Transforming Timber

Approximately half of all non-renewable resources that mankind consumes are used in construction, an industry that is also high in energy consumption and carbon emissions. To help safeguard future generations and create sustainable homes and communities, it is critical to undertake the necessary research to identify alternative ways that the sector can help accelerate to achieving net zero.


Despite a wide-spread global market shift in appetite for mass timber production, the UK currently has no commercial manufacturing facilities that operate at scale. There have also been perception challenges about the use of timber in the construction sector, questioning its structural capabilities and integrity.


Edinburgh Napier University has been leading pioneering research into industrialised timber and offsite construction solutions and is host to Built Environment – Smarter Transformation (BE-ST). With Innovate UK funding, the research track record of ENU and the mission of BE-ST to future-proof the commercial and environmental road forward for the construction sector was brought together with key industry partners Ecosystem Technologies; and the University of Edinburgh to test and validate an approach and positive movement towards mass timber production in the UK.  


From seed to built asset, utilising a local sustainable resource 

Traditionally, the construction sector uses vast quantities of carbon intensive materials, such as steel and concrete. With the climate crisis and the drive towards achieving net zero, timber is an ideal alternative to non-renewable materials, due to its building fabric performance, overall life-cycle costs and reduced wastage. Using locally sourced, sustainable timber is also beneficial in supporting job and wealth creation and—from seed to built asset—can help to stimulate the local economy, however, there is currently no commercial manufacturing facilities that operate at scale in the UK.

For many years, Edinburgh Napier has been undertaking groundbreaking, research into homegrown mass timber resource and production in the UK and has developed a global reputation for its research excellence and industry partnerships in investigating and advancing the field of industrialised timber production and offsite construction solutions.

Collaboration is key to drive sector change towards net zero  

Edinburgh Napier prides ourselves on our ability to draw together research and industry, in our teaching and our approach to key issues. The Transforming Timber project formed to create a solution to the problem and test and validate an approach to mass timber production in the UK, bringing together Edinburgh Napier’s expertise and research with Built Environment – Smarter Transformation (or BE-ST), Ecosystem Technologies and the University of Edinburgh.
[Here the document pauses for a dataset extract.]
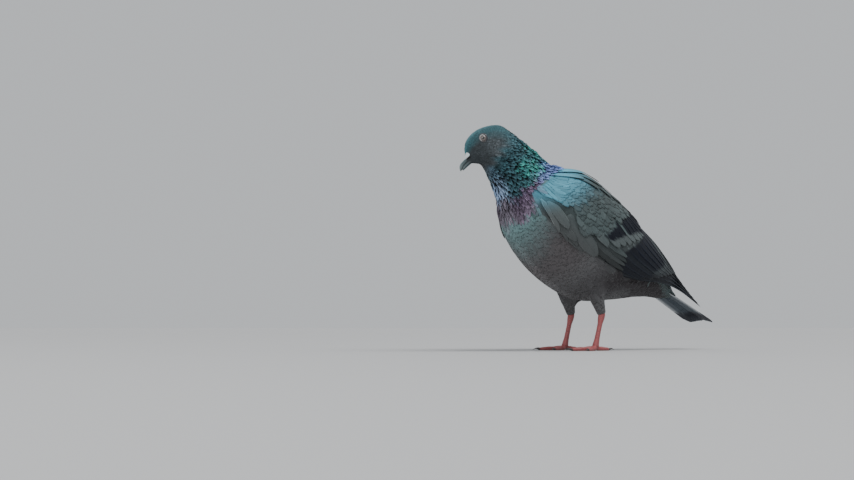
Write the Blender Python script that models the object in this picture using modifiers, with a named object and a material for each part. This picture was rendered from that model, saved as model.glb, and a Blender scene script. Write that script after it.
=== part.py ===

The project examined the environmental impact, procurement models, performance in fire, manufacturing optimisation and commercialisation of timber production and usage in building practices. As a result of this work, homegrown mass timber products from a material compatibility, structural performance, productivity, and cost perspectives for the UK market has been validated.

With the establishment of the Transforming Timber platform, we aim to continue to work with key partners in industry, government and education, to focus the drive on increasing the adoption of locally sourced, sustainably managed, homegrown timber in the design, manufacture, and construction of the built environment in the UK.

By increasing the use of locally sourced, sustainable timber products, generating new green jobs across the UK and reducing the environmental impact of transportation, we believe our Transforming Timber collaborative project can play a vital role in ensuring the UK meets its net zero ambitions.

What can we do to make a difference given the climate crisis? Using timber ultimately sequestrates carbon in the built environment, but it equally helps with job and wealth creation, by using local resources and stimulating the local economy.
Robert Hairstans, Edinburgh Napier University
There are huge benefits of collaborating with Edinburgh Napier University. We have the benefit of being involved with some of the sharpest minds in the UK in terms of UK engineering. We have been able to utilise Edinburgh Napier’s expertise in terms of research, computer analysis and structural testing. The academics at Edinburgh Napier are problem-solvers and global leaders in terms of their knowledge. I would highly recommend engaging with their team as soon as you can.
Sam Hart, Built Environment – Smarter Transformation (BE-ST)
The key benefits that Ecosystems has found is the breadth of collaboration – we started off as a much smaller project than it has ended up, and we have been gathering momentum as we’ve been going. The ripple effect of the collaboration has been incredible, and as a business, Ecosystems is really feeling the benefit, being able to cascade that information we have learned from this collaborative project out into the wider industry.